Note: If you look at the context.clj file, you'll notice there is also a context/link method. This will add the context path to the links in our project. In the example project you can see this in the views file layouts.clj where we're linking to our css file.
make WAR (not love?)
Now we need to make a WAR that we can deploy from our code; to do this we decided to use leiningen-war. We decided to use this over some of the other alternatives because it allowed us more configuration of the WAR, which we needed in order to get our static files served correctly. To add leiningen-war to our project we had to add this line to our project.clj (version 0.0.12 is the current version at the time of this writing):
:dev-dependencies [ul.org.alienscience/leiningen-war "0.0.12"]

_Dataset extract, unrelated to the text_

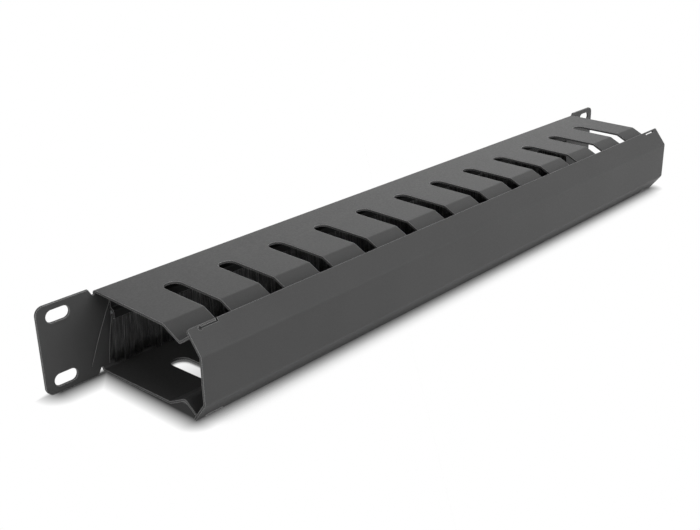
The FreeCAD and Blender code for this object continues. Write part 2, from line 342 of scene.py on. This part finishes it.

While we're in the project.clj file there were a few other changes that are needed to build our WAR. First, we need to tell leiningen-war what namespace it can find the service in, to do this we added the following line:
:aot [clj-deployable-web.deploy.servlet]
Leiningen-war will use this when it creates the web.xml file for the WAR. The last configuration step for leiningen-war is to tell it where our static files are (web-content). To do this we added this line to project.clj:
:war {:web-content "html"}
Sweet, now we're all set. We are going to have to do something special in our web.xml to actually serve the static files but we're going to first let leiningen-war create one and then we'll edit it. Leniningen-war will only create one if one does not already exist. Let's go ahead and have leiningen-war create this so we can edit it, run:
$ lein web-xml
Now edit the web.xml and add this servlet-mapping before the one for our app:
<servlet-mapping> <servlet-name>default</servlet-name> <url-pattern>/public/*</url-pattern </servlet-mapping>
Since we've put all our static content under the public directory we can easily add a new mapping that will not go to our application and use tomcat to server the files from that folder.
configure trinidad
Awesome, we're almost set. Now all we need to do is configure trinidad to run our app. This file does not belong as part of the application, but as part of your deployment process for trinidad and all its applications. I've added one in the repo just so it can be used. If you already have a configuration file for trinidad, you'd have to add the following lines under web_apps: to add our new app:
clj-web: default_web_xml: web.xml context_path: '/clj-example.war' web_app_dir: 'clj-deployable-web-1.0.0-SNAPSHOT.war'
What this all means: the default_web_xml: is telling trinidad that your web.xml is located at WEB-INF/web.xml not at WEB-INF/config/web.xml, which is trinidad's default. The context_path: tells trinidad what you want the context path to be, this will show up after http://<host>:<port>. It must end in '.war' as this is how trinidad determines your application is a WAR, but don't worry the '.war' won't show up in the URI. Lastly, web_app_dir: is the path to your WAR file.
run it
You can move the trinidad_config.yml and clj-deployable-web-1.0.0-SNAPSHOT.war to a new directory if you'd like or just run it from here. But to run it do this:
$ CLJ_WEB_ENV=production jruby -S trinidad --config trinidad_config.yml
Boom! It works. Notice the border, we have css!
things learned / to note
Using an ENV var for the application environment isn't the standard way to configure a WAR; this was done for simplicity in this example. Feel free to do this however you find best.
When defining your routes it is important that you add (compojure.route/not-found) otherwise if any route (including a static file) is not found you'll receive a 500 error for the entire page.
File names should have underscores for word breaks, but the namespace should have dashes.